= Description of the task =
Your answer should consist solely of the lines from the one with "bpy.context.scene.collection.objects.link(roll)" through the one with "obj.parent = empty", copied exactly, endpoints included.

= Source data =

* begin *

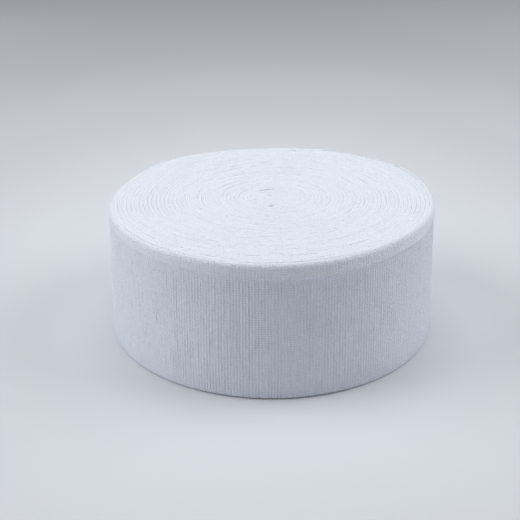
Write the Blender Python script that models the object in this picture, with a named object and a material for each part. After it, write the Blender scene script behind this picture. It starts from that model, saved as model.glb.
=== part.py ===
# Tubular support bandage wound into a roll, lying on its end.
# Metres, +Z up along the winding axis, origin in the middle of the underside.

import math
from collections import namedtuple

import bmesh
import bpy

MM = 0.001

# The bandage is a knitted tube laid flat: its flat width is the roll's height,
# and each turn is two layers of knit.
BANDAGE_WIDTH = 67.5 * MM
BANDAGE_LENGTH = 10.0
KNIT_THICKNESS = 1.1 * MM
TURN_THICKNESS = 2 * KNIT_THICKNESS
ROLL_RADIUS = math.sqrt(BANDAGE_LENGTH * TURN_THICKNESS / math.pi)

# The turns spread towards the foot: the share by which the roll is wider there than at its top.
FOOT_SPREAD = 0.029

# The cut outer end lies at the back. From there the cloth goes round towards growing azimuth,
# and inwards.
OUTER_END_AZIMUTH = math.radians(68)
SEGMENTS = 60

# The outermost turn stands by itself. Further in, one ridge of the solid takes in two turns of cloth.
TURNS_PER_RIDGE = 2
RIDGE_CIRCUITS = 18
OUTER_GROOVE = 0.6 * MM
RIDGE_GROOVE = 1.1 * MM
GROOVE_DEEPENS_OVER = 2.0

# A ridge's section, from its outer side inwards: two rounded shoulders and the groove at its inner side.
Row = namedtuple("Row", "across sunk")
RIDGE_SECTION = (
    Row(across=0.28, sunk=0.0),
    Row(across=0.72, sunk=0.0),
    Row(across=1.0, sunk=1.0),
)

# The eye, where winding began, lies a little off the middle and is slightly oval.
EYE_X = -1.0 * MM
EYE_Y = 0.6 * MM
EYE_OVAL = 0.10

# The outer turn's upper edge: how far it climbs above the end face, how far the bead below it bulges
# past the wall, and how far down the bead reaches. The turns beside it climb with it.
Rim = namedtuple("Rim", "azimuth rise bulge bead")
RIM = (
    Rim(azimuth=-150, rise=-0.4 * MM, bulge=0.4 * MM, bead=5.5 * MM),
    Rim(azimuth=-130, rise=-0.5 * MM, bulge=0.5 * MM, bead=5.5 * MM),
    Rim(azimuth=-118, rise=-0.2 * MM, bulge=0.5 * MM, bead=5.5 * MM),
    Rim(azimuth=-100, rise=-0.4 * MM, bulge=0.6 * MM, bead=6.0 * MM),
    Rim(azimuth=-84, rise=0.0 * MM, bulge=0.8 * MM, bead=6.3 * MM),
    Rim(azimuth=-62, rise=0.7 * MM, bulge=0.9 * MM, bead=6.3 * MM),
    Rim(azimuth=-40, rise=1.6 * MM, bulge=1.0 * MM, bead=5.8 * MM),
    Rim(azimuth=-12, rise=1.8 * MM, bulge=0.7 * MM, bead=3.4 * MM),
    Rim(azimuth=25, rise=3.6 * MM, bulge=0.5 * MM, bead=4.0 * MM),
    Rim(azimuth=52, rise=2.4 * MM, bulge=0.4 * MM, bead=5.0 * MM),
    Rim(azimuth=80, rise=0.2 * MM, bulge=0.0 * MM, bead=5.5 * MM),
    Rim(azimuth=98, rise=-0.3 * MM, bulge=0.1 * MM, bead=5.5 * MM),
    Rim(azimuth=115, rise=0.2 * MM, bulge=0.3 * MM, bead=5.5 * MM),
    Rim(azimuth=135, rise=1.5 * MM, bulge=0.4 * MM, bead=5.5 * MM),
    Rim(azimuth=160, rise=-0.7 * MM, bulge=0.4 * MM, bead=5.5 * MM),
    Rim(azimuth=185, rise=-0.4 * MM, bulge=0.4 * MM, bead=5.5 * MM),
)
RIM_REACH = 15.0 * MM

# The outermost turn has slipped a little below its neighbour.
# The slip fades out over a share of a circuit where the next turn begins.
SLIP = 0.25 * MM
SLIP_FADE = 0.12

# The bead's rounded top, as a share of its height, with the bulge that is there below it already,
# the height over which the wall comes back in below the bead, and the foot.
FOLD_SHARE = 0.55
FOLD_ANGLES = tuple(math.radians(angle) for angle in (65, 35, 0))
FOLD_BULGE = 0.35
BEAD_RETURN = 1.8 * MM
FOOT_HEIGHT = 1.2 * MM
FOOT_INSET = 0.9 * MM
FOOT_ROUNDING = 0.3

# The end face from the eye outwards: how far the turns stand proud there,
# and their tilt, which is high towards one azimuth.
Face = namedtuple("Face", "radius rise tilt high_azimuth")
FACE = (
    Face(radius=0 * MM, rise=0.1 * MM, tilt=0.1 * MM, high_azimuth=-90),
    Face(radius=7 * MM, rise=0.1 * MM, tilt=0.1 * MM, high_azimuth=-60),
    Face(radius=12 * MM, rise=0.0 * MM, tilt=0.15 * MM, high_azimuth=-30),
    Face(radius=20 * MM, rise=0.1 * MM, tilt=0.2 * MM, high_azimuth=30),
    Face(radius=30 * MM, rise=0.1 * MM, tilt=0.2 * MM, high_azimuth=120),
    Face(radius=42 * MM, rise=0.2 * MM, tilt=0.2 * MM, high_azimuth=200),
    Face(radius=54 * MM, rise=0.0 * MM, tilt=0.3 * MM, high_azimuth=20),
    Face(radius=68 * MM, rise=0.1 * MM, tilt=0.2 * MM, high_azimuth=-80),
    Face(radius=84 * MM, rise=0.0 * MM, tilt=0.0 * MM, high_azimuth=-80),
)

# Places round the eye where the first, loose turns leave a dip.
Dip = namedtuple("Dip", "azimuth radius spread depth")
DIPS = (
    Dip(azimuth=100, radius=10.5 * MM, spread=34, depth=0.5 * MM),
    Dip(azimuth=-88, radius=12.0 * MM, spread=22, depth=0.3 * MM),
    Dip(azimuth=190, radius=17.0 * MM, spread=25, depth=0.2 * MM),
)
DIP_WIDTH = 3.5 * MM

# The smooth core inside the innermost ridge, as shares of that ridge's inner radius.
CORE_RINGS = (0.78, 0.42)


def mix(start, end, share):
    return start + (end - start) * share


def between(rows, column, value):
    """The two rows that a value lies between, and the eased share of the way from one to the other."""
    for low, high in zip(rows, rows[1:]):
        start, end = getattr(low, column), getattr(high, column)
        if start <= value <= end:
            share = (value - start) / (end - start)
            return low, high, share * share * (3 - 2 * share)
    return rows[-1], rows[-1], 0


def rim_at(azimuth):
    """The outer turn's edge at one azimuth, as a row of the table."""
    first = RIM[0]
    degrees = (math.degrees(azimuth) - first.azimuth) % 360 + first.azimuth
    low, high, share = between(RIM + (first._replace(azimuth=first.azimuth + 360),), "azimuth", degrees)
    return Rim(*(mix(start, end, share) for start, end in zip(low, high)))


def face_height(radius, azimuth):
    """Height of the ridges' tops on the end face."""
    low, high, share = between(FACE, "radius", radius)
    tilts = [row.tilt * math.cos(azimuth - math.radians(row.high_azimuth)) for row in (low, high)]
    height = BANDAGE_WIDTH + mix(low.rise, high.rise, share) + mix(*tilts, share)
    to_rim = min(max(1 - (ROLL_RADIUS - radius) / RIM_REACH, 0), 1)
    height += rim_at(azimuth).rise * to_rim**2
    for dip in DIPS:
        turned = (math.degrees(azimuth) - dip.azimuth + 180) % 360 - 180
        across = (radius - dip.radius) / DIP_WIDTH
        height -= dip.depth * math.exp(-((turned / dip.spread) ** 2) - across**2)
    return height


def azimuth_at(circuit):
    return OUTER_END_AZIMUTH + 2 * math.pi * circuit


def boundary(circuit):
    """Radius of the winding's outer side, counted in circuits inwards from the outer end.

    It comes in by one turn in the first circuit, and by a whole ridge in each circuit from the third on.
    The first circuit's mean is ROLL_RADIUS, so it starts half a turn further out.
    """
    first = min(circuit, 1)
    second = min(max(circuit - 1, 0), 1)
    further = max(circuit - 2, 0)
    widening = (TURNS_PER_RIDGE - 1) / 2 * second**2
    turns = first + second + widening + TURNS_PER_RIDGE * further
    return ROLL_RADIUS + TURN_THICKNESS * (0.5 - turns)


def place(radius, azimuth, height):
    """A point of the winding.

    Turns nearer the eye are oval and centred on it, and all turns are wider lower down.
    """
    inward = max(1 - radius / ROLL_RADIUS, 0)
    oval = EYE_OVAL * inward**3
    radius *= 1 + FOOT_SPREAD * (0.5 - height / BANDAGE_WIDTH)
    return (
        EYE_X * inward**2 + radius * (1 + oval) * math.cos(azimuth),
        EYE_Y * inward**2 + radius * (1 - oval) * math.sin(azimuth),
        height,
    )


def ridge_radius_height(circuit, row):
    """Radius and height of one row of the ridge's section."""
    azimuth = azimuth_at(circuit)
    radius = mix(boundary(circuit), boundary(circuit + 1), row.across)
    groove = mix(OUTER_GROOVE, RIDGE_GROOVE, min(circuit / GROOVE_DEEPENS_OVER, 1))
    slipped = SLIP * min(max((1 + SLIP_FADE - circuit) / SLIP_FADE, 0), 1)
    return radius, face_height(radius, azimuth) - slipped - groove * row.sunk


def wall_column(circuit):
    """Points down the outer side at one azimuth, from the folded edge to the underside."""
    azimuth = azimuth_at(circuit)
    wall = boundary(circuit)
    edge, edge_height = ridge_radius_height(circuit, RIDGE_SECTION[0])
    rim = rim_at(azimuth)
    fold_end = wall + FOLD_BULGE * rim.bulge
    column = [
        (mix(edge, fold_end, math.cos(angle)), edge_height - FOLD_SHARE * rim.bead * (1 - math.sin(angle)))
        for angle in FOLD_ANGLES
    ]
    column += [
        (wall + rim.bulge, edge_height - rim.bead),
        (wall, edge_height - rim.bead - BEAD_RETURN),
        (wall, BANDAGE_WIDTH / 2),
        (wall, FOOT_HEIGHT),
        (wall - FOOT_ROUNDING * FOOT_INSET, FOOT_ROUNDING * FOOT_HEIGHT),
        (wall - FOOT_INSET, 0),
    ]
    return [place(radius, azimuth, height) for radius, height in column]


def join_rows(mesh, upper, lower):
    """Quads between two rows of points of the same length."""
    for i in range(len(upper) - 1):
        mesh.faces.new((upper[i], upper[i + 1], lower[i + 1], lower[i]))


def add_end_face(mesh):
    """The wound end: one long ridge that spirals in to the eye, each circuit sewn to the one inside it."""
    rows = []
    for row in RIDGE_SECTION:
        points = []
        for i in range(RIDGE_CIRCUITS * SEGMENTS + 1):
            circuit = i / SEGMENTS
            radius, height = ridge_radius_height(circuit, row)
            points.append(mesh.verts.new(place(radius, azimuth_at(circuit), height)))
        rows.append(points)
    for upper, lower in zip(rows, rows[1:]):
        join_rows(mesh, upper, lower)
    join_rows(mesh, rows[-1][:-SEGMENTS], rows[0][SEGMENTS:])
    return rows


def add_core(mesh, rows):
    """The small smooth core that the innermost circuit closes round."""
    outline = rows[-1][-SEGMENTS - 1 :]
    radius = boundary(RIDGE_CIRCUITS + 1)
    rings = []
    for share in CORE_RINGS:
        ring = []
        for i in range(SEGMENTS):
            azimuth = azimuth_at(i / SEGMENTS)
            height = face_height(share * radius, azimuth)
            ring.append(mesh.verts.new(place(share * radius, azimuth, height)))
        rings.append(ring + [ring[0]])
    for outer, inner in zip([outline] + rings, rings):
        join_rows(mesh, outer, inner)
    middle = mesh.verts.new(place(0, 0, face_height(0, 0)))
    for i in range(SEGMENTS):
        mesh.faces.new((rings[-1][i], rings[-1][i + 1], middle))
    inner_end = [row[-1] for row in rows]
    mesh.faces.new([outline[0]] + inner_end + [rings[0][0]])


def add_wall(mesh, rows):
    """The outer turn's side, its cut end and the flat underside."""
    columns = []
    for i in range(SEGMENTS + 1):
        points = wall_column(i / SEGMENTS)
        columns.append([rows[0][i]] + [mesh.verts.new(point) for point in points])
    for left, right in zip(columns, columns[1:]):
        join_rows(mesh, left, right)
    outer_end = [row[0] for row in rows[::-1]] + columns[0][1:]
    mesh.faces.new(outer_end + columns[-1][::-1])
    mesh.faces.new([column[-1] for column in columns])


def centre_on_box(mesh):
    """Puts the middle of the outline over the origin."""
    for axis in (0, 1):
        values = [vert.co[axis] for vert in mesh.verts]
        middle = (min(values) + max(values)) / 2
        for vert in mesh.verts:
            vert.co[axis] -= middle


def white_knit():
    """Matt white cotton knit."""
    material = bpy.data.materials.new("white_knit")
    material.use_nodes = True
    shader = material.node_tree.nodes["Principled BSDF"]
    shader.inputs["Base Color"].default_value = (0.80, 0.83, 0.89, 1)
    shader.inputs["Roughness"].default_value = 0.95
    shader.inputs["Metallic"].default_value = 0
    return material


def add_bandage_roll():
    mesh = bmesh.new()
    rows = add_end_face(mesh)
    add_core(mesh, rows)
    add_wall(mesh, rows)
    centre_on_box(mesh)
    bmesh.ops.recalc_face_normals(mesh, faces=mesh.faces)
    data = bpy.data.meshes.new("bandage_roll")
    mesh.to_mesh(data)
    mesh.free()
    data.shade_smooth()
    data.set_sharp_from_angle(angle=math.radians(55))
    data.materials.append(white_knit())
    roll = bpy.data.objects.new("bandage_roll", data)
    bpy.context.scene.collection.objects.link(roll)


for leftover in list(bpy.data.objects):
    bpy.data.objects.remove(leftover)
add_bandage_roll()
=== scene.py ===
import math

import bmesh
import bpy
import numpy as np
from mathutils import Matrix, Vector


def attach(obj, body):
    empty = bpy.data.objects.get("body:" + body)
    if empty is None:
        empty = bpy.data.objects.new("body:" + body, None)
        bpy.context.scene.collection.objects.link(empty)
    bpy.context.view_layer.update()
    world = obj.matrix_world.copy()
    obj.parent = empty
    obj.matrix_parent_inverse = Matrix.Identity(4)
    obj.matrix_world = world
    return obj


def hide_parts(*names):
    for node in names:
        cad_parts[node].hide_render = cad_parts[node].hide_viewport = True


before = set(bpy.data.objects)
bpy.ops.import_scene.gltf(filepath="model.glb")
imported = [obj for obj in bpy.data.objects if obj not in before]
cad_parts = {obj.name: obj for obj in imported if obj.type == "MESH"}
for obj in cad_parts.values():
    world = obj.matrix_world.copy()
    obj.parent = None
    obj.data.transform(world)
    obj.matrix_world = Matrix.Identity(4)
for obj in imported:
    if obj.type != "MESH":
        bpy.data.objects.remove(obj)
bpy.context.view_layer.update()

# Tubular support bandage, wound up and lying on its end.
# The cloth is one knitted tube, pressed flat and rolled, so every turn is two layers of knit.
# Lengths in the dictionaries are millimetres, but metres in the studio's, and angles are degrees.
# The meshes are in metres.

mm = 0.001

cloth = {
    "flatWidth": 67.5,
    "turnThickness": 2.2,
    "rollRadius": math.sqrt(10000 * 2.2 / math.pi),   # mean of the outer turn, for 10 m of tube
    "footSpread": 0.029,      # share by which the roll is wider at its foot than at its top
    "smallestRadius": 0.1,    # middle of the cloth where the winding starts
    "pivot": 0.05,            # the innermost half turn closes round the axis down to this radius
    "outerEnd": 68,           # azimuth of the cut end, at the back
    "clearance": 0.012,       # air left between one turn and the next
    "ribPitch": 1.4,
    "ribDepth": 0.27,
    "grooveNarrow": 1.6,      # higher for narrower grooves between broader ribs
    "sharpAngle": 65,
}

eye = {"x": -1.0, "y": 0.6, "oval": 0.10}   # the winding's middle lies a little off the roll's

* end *

= Task answer =
    bpy.context.scene.collection.objects.link(roll)


for leftover in list(bpy.data.objects):
    bpy.data.objects.remove(leftover)
add_bandage_roll()
=== scene.py ===
import math

import bmesh
import bpy
import numpy as np
from mathutils import Matrix, Vector


def attach(obj, body):
    empty = bpy.data.objects.get("body:" + body)
    if empty is None:
        empty = bpy.data.objects.new("body:" + body, None)
        bpy.context.scene.collection.objects.link(empty)
    bpy.context.view_layer.update()
    world = obj.matrix_world.copy()
    obj.parent = empty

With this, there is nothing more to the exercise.